For many years a struggling business in a competitive market, Southwest Airlines decided to work on their brand, to develop a profound understanding of what made them who they are... and what a dramatic turn around. With a clearly aligned culture and guidance on behaviours and service, Southwest Airlines became an overnight success. The business grew and the organisation posted record profits.

 

So, what is the common thread that runs through all of these companies - it is that the company clearly understands who they are. From the CEO downwards, each and every person in these organisations understands what the brand means and has pledged their support to delivering on it’s promise.

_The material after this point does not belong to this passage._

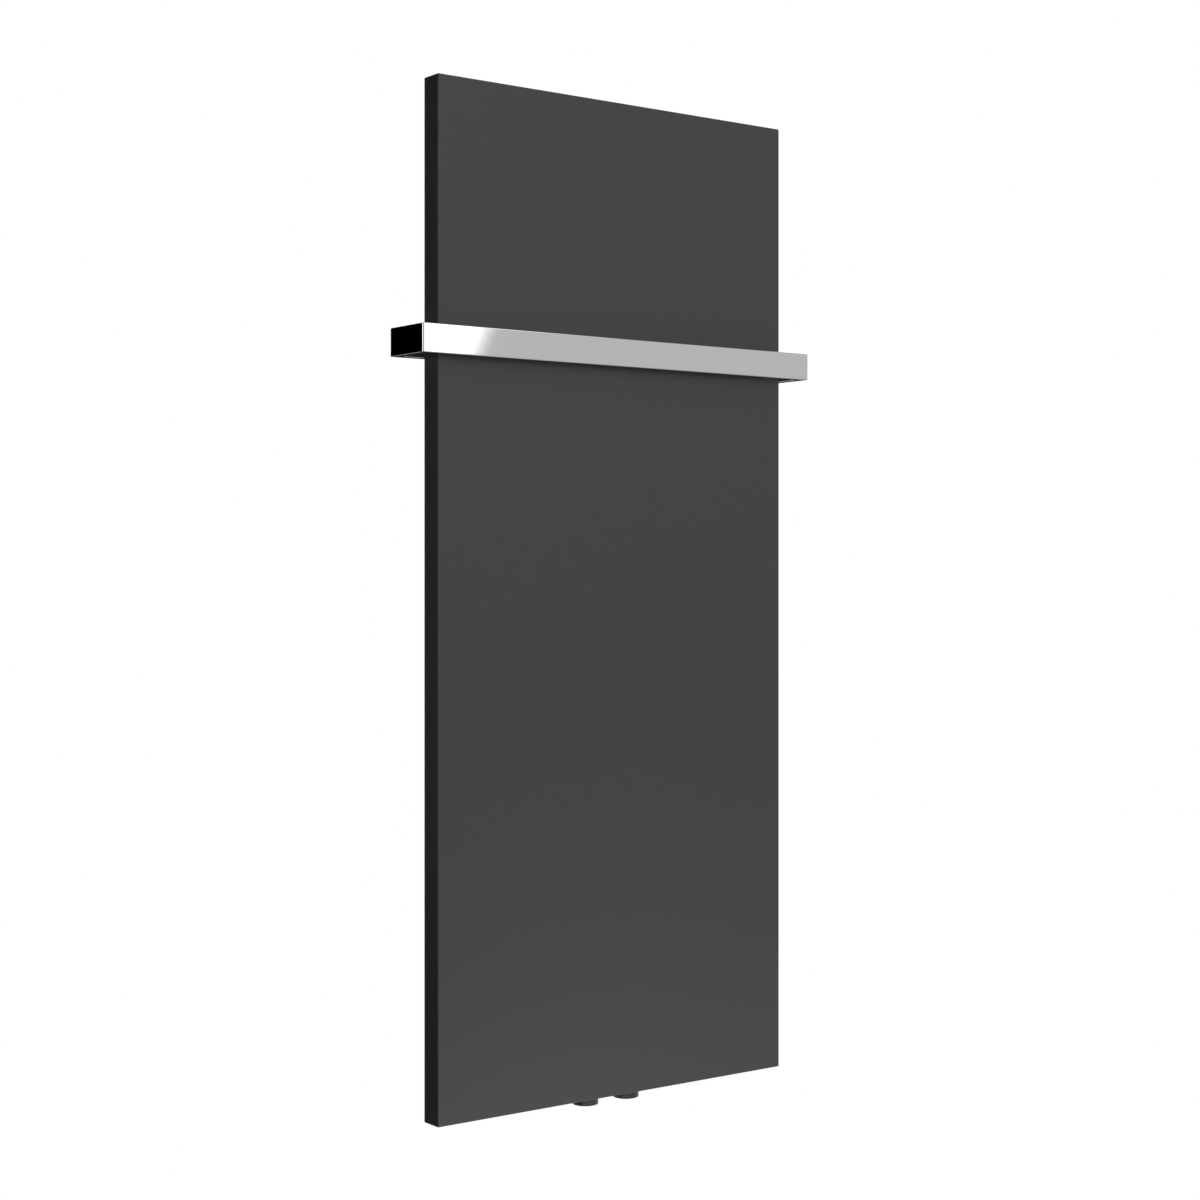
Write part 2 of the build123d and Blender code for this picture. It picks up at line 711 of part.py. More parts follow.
with BuildPart() as spacer_nuts:
    with BuildSketch(facing_front(hat_face_y - lug_sheet)):
        for side in sides.values():
            with Locations((side * bracket_offset, adjuster_z)):
                RegularPolygon(m8_nut_across / 2, 6, major_radius=False)
                Circle(m8_radius + running_gap, mode=Mode.SUBTRACT)
    extrude(amount=m8_nut_height)
save(spacer_nuts.part, "spacer_nuts")
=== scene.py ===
"""A wall-hung flat-panel radiator with a chrome towel rail, dressed piece by piece as it is put together.

Metres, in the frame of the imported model: +X is right, +Y goes into the wall, +Z is up.
"""
import math

import bpy
import numpy as np
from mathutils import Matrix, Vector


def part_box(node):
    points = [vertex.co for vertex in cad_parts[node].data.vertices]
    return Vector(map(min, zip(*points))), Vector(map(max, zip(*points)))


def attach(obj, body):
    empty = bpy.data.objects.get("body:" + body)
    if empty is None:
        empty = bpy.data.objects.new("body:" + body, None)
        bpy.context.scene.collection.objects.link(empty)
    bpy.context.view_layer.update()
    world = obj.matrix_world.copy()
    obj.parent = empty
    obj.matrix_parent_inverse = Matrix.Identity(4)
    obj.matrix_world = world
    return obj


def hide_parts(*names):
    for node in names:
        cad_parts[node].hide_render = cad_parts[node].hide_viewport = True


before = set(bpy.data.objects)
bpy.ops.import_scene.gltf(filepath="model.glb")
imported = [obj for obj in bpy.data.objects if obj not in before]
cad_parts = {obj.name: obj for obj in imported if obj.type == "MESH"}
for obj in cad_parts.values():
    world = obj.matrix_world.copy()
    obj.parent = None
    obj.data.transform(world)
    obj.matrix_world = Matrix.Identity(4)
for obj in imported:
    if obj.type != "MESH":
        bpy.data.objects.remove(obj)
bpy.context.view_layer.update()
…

I heard a story recently that the CEO of Ford, Alan Mulally, a people person, carries in his pocket a small card that explains precisely what the Ford Brand stands for. It explains in simple English the meaning and purpose of the Brand and why things are the way they are. It is not uncommon for Mr. Mulally to wander the offices and production lines at Ford and for him to be heard asking staff about the Brand. Staff are not castigated if they answer his questions incorrectly, they are given a small card and helped to understand. If the CEO believes, if the CEO is evangelical about Brand, then so will the staff be. Alan Mulally turned Ford around, he did it because of his brilliance and the brilliance of those around him - every single man and woman from the top, right to the bottom, and the reason for this - a common culture, a common purpose and a common mission - a consistent brand - the meaning of which is understood and committed to by every single employee.

 

If you are currently undergoing a Brand refresh, or re-Branding exercise, please remember this, invest in your people and your customers - educate them and you will reap huge rewards. Don’t, and you will create disharmony and misalignment that will loose you market share and give your competitors advantage over you.